Em 1914 foi um dos idealizadores e fundadores da Sociedade de Medicina e Cirurgia do Maranhão, com objetivo de trabalhar pelo desenvolvimento da medicina e pelos interesses da classe. Foi seu Presidente o médico Oscar Galvão e o Dr. Bento Urbano o seu Orador.

Em São Luís fora ainda medico do Matadouro Modelo, Superintendente e Diretor do Serviço Sanitário, Secretário dos Negócios do Interior, Professor da Escola de Farmácia, Professor de Medicina Legal da Faculdade de Direito do Maranhão, Membro do primeiro corpo docente da Faculdade de Medicina do Maranhão fundada em 1930.

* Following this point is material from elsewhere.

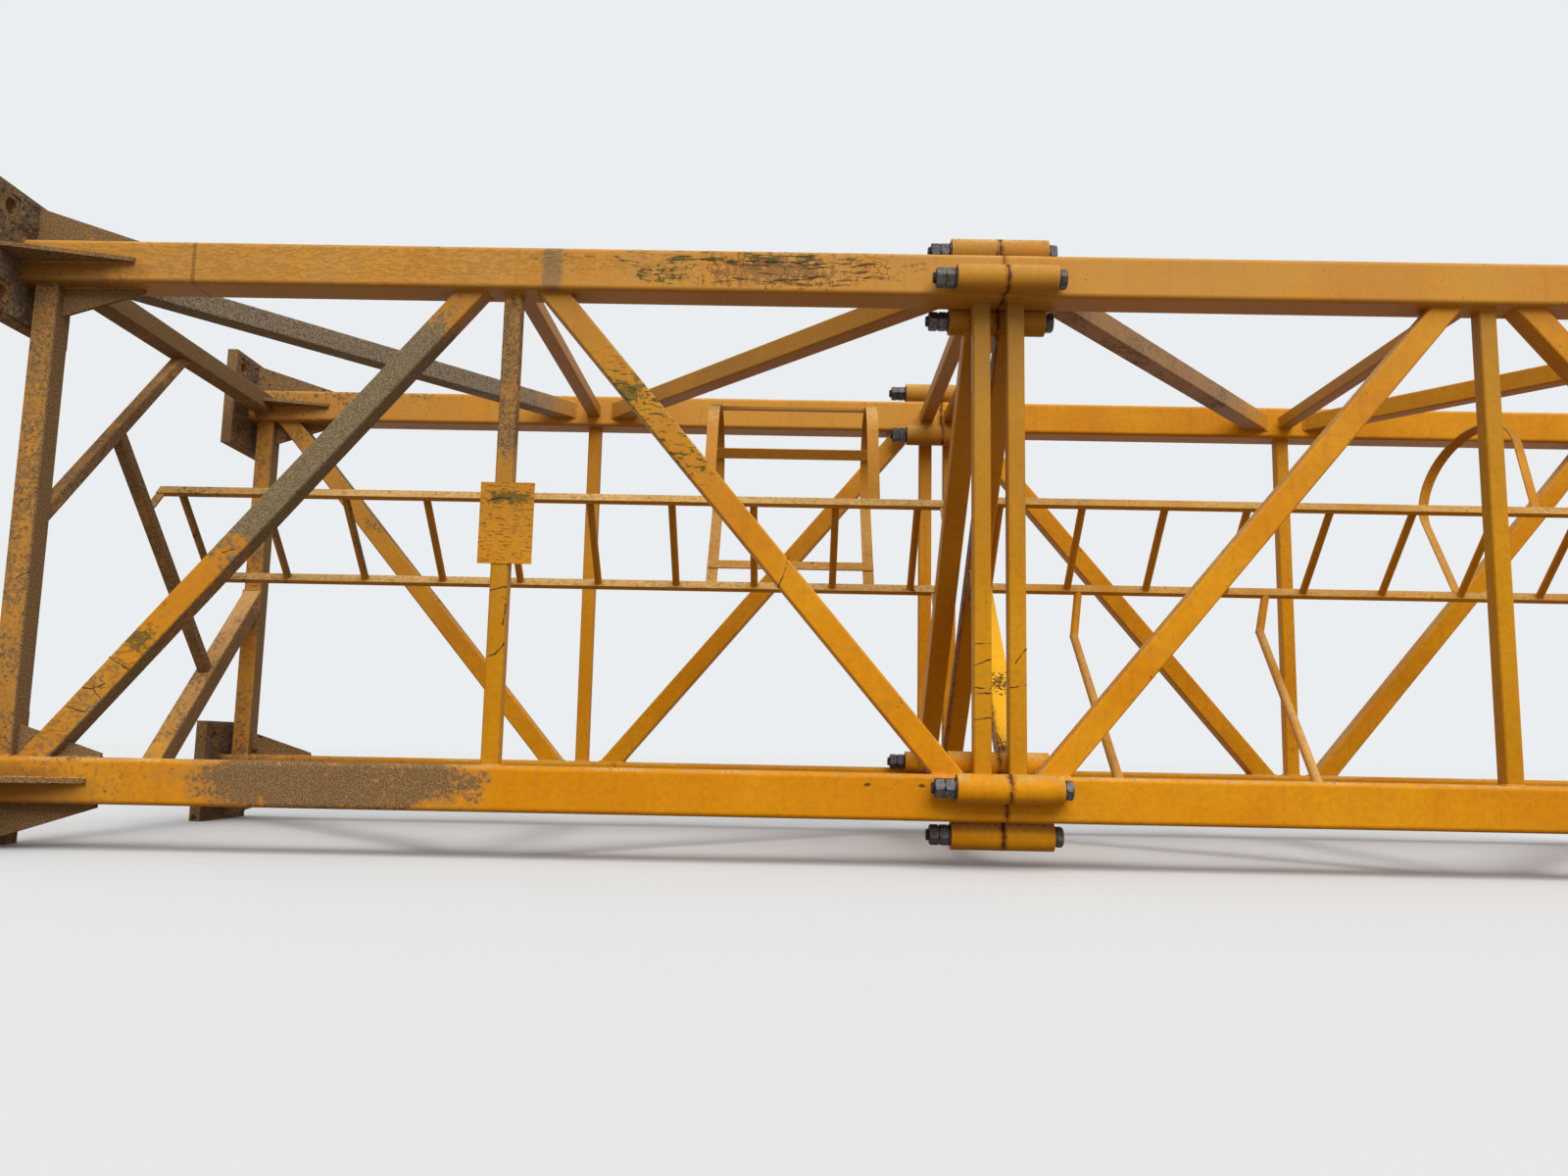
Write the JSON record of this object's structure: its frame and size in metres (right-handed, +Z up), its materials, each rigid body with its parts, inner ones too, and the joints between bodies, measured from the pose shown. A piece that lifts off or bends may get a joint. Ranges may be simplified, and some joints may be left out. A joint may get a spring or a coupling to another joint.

Após a década de 1930, já com seus sessenta anos de idade, continuava trabalhando ativamente pela saúde pública maranhense pelo interior. Foi medico em Coroatá, Codó, Monte Alegre, Axixá e Morros. Em 1944 foi chefe do posto médico na zona do Mearim, residindo na cidade de Pedreiras.

Esse grande medico humanista faleceu na madrugada de 09 de novembro de 1945, deixando viúva e filhos adultos. O Dr. Bento Urbano da Costa merece uma biografia. O povo maranhense deve essa homenagem a esse grande médico maranhense que deu a vida a saúde pública.